On the other side of the coin, the traditional markets remain overburdened with too many moving parts. The Wall Street machinery is partially digital (notably the part responsible for the most growth in recent years) but the vast majority remains carpal, physical in nature.
The past few years have been a primer on the stark differences between traditional and crypto market cycles. The former has - at least comparatively - proved sluggish and bloated. For better or worse, crypto continues to churn out rapid-fire market cycles, each one teaching the community (developers, speculators, miners and others) a valuable lesson or two about the nascent market.
Beyond pure TA lines, crypto has also clearly usurped the innovation baton from Wall Street. Mining (PoW), staking (PoS and variations), decentralised governance (on protocol and app level), ICOs (and its recent tributaries), decentralised debt (DeFi) - and the list goes on.
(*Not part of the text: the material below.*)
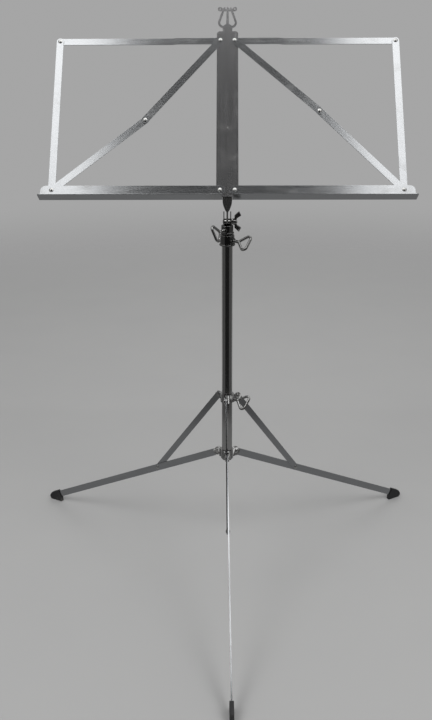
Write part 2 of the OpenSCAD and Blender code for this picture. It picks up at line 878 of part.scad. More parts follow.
// An upper arm: it lies on the plate's back and steps back one layer on its way out
module arm(side) {
    step = 6;
    front = layer_front(3);
    low = layer_front(4);
    color(STEEL) desk_side(side) intersection() {
        translate([0, 0, layer_back(5)]) strip(
            [inner_x, frame_h], [end_x, frame_h], strip_w, 4 * layer_pitch, turn_r, turn_r
        );
        translate([0, frame_h + strip_w, 0]) rotate([90, 0, 0]) linear_extrude(2 * strip_w)
            translate([inner_x, 0]) polygon([
                [-strip_w, front], [joggle_at, front],
                [joggle_at + step, low], [end_x, low],
                [end_x, low - strip_t], [joggle_at + step, low - strip_t],
                [joggle_at, front - strip_t], [-strip_w, front - strip_t]
            ]);
    }
}

module outer_strip(side) {
    color(STEEL) desk_side(side) in_layer(3)
        strip([end_x, 0], [end_x, frame_h], strip_w, strip_t, turn_r, rivet_r);
}

module corner_rivet(side) {
    color(CHROME) desk_side(side) translate([end_x, frame_h, 0])
        rivet(layer_front(3), layer_back(4) - play);
}

module brace_upper(side) {
    color(STEEL) desk_side(side) in_layer(1)
        strip([inner_x, frame_h], brace_mid(side), strip_w, strip_t, turn_r, rivet_r);
}

module brace_lower(side) {
    color(STEEL) desk_side(side) in_layer(2)
        strip([end_x, 0], brace_mid(side), strip_w, strip_t, turn_r, rivet_r);
}

// The upper brace's half of the rivet between the braces
module brace_rivet(side) {
    mid = brace_mid(side);
    color(CHROME) desk_side(side) translate([mid[0], mid[1], 0]) {
        translate([0, 0, layer_front(1)]) dome(head_d, head_h);
        translate([0, 0, layer_back(1)]) cylinder(r = rivet_r, h = strip_t + eps);
    }
}

// The lower brace's half of it, flush at the back so that it passes the outer strip
module brace_tail(side) {
    mid = brace_mid(side);
    color(CHROME) desk_side(side) translate([mid[0], mid[1], layer_back(2)])
        cylinder(r = rivet_r, h = strip_t);
}

outer_tube();
hub();
hub_rivets();
end_plug();
outer_clamp();
outer_knob();
sliding_collar();
collar_rivets();
collar_knob();
leg(FRONT);  // leg_front
leg(RIGHT);  // leg_right
leg(LEFT);  // leg_left
foot(FRONT);  // foot_front
foot(RIGHT);  // foot_right
foot(LEFT);  // foot_left
leg_rivet(FRONT);  // leg_rivet_front
leg_rivet(RIGHT);  // leg_rivet_right
leg_rivet(LEFT);  // leg_rivet_left
strut(FRONT);  // strut_front
strut(RIGHT);  // strut_right
strut(LEFT);  // strut_left
strut_rivet(FRONT);  // strut_rivet_front
strut_rivet(RIGHT);  // strut_rivet_right
strut_rivet(LEFT);  // strut_rivet_left
middle_bush();
middle_tube();
middle_clamp();
middle_knob();
inner_bush();
inner_tube();
tilt_bolt();
tilt_washers();
wing_nut();
tilt_bracket();
centre_plate();
ledge_rivets();
top_rivets();
ledge(TO_LEFT);  // ledge_left
ledge(TO_RIGHT);  // ledge_right
ledge_end_rivet(TO_LEFT);  // ledge_end_rivet_left
ledge_end_rivet(TO_RIGHT);  // ledge_end_rivet_right
arm(TO_LEFT);  // arm_left
arm(TO_RIGHT);  // arm_right
outer_strip(TO_LEFT);  // outer_strip_left
outer_strip(TO_RIGHT);  // outer_strip_right
corner_rivet(TO_LEFT);  // corner_rivet_left
corner_rivet(TO_RIGHT);  // corner_rivet_right
brace_upper(TO_LEFT);  // brace_upper_left
brace_upper(TO_RIGHT);  // brace_upper_right
brace_lower(TO_LEFT);  // brace_lower_left
brace_lower(TO_RIGHT);  // brace_lower_right
brace_rivet(TO_LEFT);  // brace_rivet_left
brace_rivet(TO_RIGHT);  // brace_rivet_right
brace_tail(TO_LEFT);  // brace_tail_left
brace_tail(TO_RIGHT);  // brace_tail_right
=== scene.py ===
"""Folding sheet-music stand: finishes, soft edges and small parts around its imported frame."""

from __future__ import annotations

import json
import logging
import math
from dataclasses import dataclass
from enum import Enum

import bmesh
import bpy
import numpy as np
from bmesh.types import BMEdge, BMesh, BMVert
from bpy.types import Material, Mesh, Node, NodeOutputs, NodeSocket, NodeTree, Object
from mathutils import Matrix, Vector

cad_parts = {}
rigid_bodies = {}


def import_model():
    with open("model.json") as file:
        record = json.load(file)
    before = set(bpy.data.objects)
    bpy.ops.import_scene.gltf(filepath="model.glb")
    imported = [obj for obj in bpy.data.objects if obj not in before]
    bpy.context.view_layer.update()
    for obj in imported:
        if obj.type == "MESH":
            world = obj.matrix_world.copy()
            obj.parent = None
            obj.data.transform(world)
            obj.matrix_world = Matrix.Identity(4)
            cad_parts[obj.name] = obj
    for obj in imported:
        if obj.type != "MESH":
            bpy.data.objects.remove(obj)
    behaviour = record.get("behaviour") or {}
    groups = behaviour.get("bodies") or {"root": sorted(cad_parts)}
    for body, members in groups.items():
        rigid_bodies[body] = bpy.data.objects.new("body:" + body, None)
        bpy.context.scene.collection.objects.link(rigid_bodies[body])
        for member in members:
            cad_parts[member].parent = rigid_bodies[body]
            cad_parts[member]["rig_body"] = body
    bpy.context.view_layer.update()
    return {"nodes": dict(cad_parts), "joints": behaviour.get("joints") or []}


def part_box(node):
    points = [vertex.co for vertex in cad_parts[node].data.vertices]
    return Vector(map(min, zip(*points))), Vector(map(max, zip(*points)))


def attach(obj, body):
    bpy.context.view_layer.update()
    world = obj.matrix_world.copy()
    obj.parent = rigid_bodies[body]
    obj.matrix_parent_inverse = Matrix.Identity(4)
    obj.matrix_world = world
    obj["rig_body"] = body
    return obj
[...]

The progress doesn’t stop - it accelerates.
And last but not least, crypto’s mainstream appeal continues to flourish, as the technology - and the market - has entrenched itself in most of today’s developed world over the last 3 years.
The stage is set, in my opinion, for the rapid growth - and recovery - of the decentralised P2P economy.
2. The declining correlation between Bitcoin and S&P will serve as a leading indicator for the crypto-wide bounceback.
As Bitcoin remains a de-facto proxy for the whole crypto market, its next decoupling from the S&P 500 index may be a preliminary sign of market-wide recovery. While no single indicator tells the whole story, the dwindling correlation between BTC and Wall Street may well be a strong signal to fire up your TA and fundamental models, and start paying closer attention to the forces that be.